Credits

I would like to give credit where credit is due. Videos are from YouTube and other sources such as NicoNico while Oricon rankings and other information are translated from the Japanese Wikipedia unless noted.

Monday, May 21, 2018

Kinki Kids -- Aisareru yori Aishitai(愛されるより 愛したい)


Watching TBS' "Countdown TV" in the wee hours of Sunday morning in Ichikawa, I was somewhat impressed at how much the producers were able to crunch in those rankings, sometimes all the way from No. 100 to No. 1 within 45 minutes (although I've read that "CDTV" has now been expanded to 70 minutes). The No. 50 to No. 100 songs were always given that one-second exposure at such a speed that if I hadn't had my lights on, I would have been afflicted with seizures.


The other night when I was watching "VS. Arashi"(VS嵐), some of the Arashi fellows were reminiscing about dramas that they had appeared in years and years ago with one of them being "Bokura no Yuuki ~ Miman Toshi"(ぼくらの勇気 未満都市...Our Courage: Not Quite A City) back in 1997. Basically, this was a couple of years before Arashi even debuted as a singing and dancing Johnny's group. The sci-fi drama was actually a showcase for their senpai, Kinki Kids.


As they were referring back to "Bokura no Yuuki", the theme song was playing quietly in the background, but I heard enough of it to plunk myself on the head and go "OMG! I remember this one." It basically blew through the windmills of my mind all these years. The theme was "Aisareru yori Aishitai" (I Want To Love Rather Than Be Loved) by Kinki Kids.

Now, I did mention "CDTV" at the top there. Well, it turns out that I kept hearing excerpts of the song during the ranking reports on the show, and although it did very well on the Oricon charts (for which I will give the stats later), I could only remember the brief excerpts. I don't recall ever hearing the whole song.


Until very recently. As it turns out, "Aisareru yori Aishitai" sounds pretty darn good. As was the case with their hit debut single, "Garasu no Shonen"(硝子の少年), created by the veteran hitmakers Tatsuro Yamashita and Takashi Matsumoto(山下達郎・松本隆), Kinki Kids' 2nd single was also handled by a couple of vets, lyricist Hiromi Mori(森浩美)and composer Koji Makaino(馬飼野康二), and "Aisareru yori Aishitai" also had that touch of past music infused into it...perhaps some 80s disco. I only ever heard the main refrain but on hearing the rest of the song with that decade's melodic essence in there, I could only go "Where have you been all my musical life?".
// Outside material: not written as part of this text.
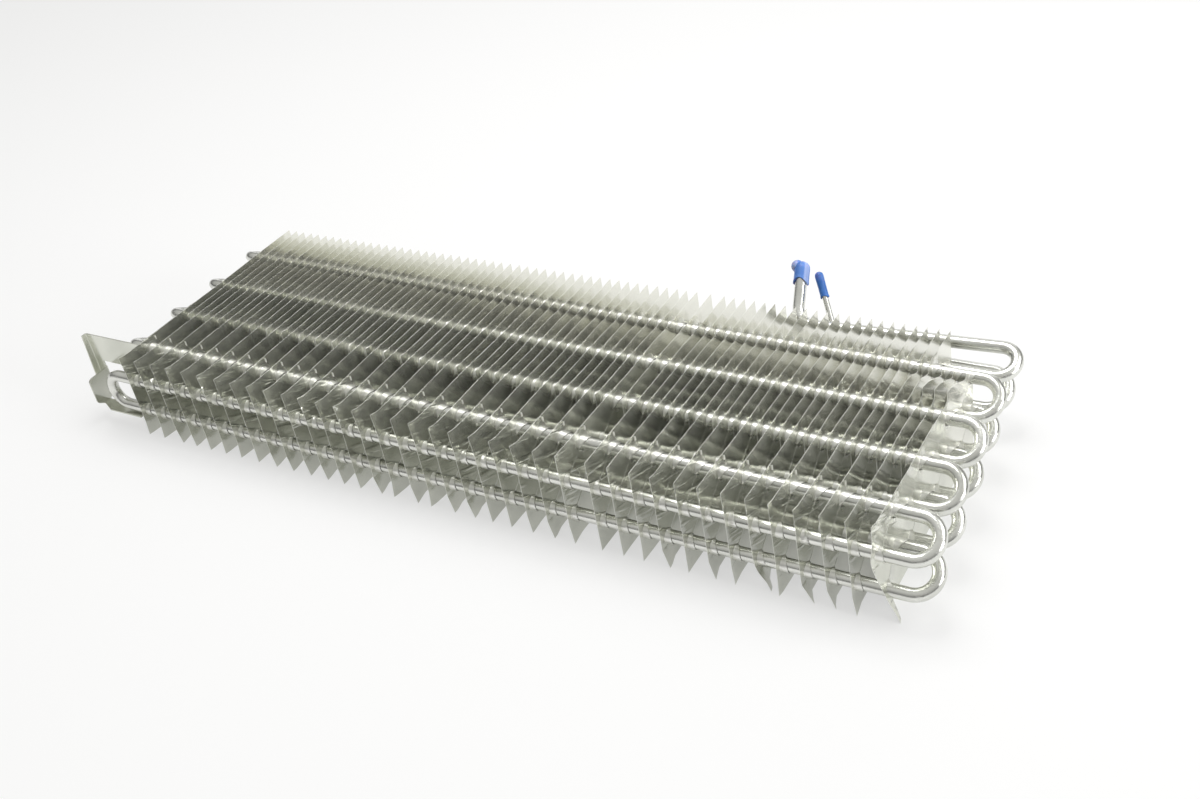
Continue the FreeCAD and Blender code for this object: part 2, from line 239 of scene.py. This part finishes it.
tubeLook = {
    "clouds": {"scale": 60, "detail": 4, "stretch": (0.35, 1, 1)},
    "cloudStops": (0.3, 0.6),
    "pale": (0.77, 0.775, 0.735, 1),
    "dull": (0.60, 0.605, 0.565, 1),
    "streaks": {"scale": 700, "detail": 3, "stretch": (0.03, 1, 1)},  # left by the drawing die
    "streakShare": 0.6,
    "rough": (0.19, 0.31),
    "bump": 0.08,
    "bumpTall": 1 * mm,
}


def tubeMaterial():
    look = tubeLook
    finish = Finish("drawnTube")
    clouds = finish.speckle(**look["clouds"])
    streaks = finish.speckle(**look["streaks"])
    colour = finish.ramp(clouds, list(zip(look["cloudStops"], (look["dull"], look["pale"]))))
    grain = streaks * look["streakShare"] + clouds * (1 - look["streakShare"])
    rough = finish.spread(grain, usualNoise, look["rough"])
    bump = finish.bump(streaks, look["bump"], look["bumpTall"])
    return finish.surface(
        {"Base Color": colour, "Roughness": rough, "Metallic": 1.0, "Normal": bump}
    )


capLook = {
    "clouds": {"scale": 160, "detail": 3},
    "rough": (0.34, 0.46),
    "bump": 0.12,
    "bumpTall": 1 * mm,
    "softness": 0.1,
    # Deep and light shade of the plastic, and the painted highlight of the ball.
    "large": ((0.07, 0.19, 0.60, 1), (0.12, 0.27, 0.70, 1), (0.33, 0.43, 0.76, 1)),
    "small": ((0.03, 0.13, 0.44, 1), (0.06, 0.20, 0.56, 1), (0.06, 0.20, 0.56, 1)),
}


def capMaterial(name, shades):
    look = capLook
    finish = Finish(name)
    deep, light, ballHighlight = shades
    clouds = finish.speckle(**look["clouds"])
    plastic = finish.ramp(clouds, list(zip(usualNoise, (deep, light))))
    # The ball's vertices, marked pale, take a lighter colour: a painted highlight.
    colour = finish.blend(finish.mark("pale"), plastic, ballHighlight)
    rough = finish.spread(clouds, usualNoise, look["rough"])
    bump = finish.bump(clouds, look["bump"], look["bumpTall"])
    return finish.surface(
        {
            "Base Color": colour,
            "Roughness": rough,
            "Normal": bump,
            "Subsurface Weight": look["softness"],
        }
    )


finSheet = finMaterial("rolledFinSheet", finLook["creaseTall"])
bracketSheet = finMaterial("rolledBracketSheet", 0.0)
drawnTube = tubeMaterial()
largeCapPlastic = capMaterial("largeCapPlastic", capLook["large"])
smallCapPlastic = capMaterial("smallCapPlastic", capLook["small"])
print("materials made")


# Mesh helpers

def addObject(name, data):
    made = bpy.data.objects.new(name, data)
    bpy.context.scene.collection.objects.link(made)
    return made


def addMesh(name, bm):
    mesh = bpy.data.meshes.new(name)
    bm.to_mesh(mesh)
    bm.free()
    return mesh


def takeIn(bm, part):
    # Adds the mesh of another bmesh, and returns the vertices that came with it.
    before = len(bm.verts)
    mesh = addMesh("onePart", part)
    bm.from_mesh(mesh)
    bpy.data.meshes.remove(mesh)
    bm.verts.ensure_lookup_table()
    return bm.verts[before:]


def slicePlane(bm, point, normal, clear=True):
    # Cuts along a plane and, if told to, takes away what lies on the normal's side.
    geometry = bm.verts[:] + bm.edges[:] + bm.faces[:]
    bmesh.ops.bisect_plane(
        bm, geom=geometry, dist=1e-6, plane_co=point, plane_no=normal, clear_outer=clear
    )


def finishPiece(bm, name, material, node):
    sharpAngle = math.radians(40)
    for face in bm.faces:
        face.smooth = True
    mesh = addMesh(name, bm)
    mesh.set_sharp_from_angle(angle=sharpAngle)
    mesh.materials.append(material)
    piece = addObject(name, mesh)
    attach(piece, "root")
    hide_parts(node)


# Fins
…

I mentioned in the "Garasu no Shonen" article that even songwriting masters Yamashita and Matsumoto felt a really large sunlamp on them since Johnny Kitagawa slapped down the conditions that the Kinki Kids' debut had to be a No. 1 from the get-go and a million copies sold. The song did deliver in huge spades but now according to the J-Wiki article for the 2nd song, Mori related that he had felt tremendous pressure in helping make this song due to the huge success of "Garasu no Shonen".

He and Makaino needn't have worried. Although "Aisareru yori Aishitai" debuted in November 1997, it not only did two 2-week stints at No. 1 on Oricon by the end of the year, it became the 59th-ranked single for that year and even ended up as the 8th-ranked single for 1998. In fact, it sold half a million copies in its first week alone and would become the second-best selling single in Kinki Kids' career, just below "Garasu no Shonen" with over 1.6 million copies sold. This may only be the second time that I've mentioned that a song actually went Quadruple Platinum.

Mori and Makaino must have really celebrated with a goodly amount of libation on getting the good news.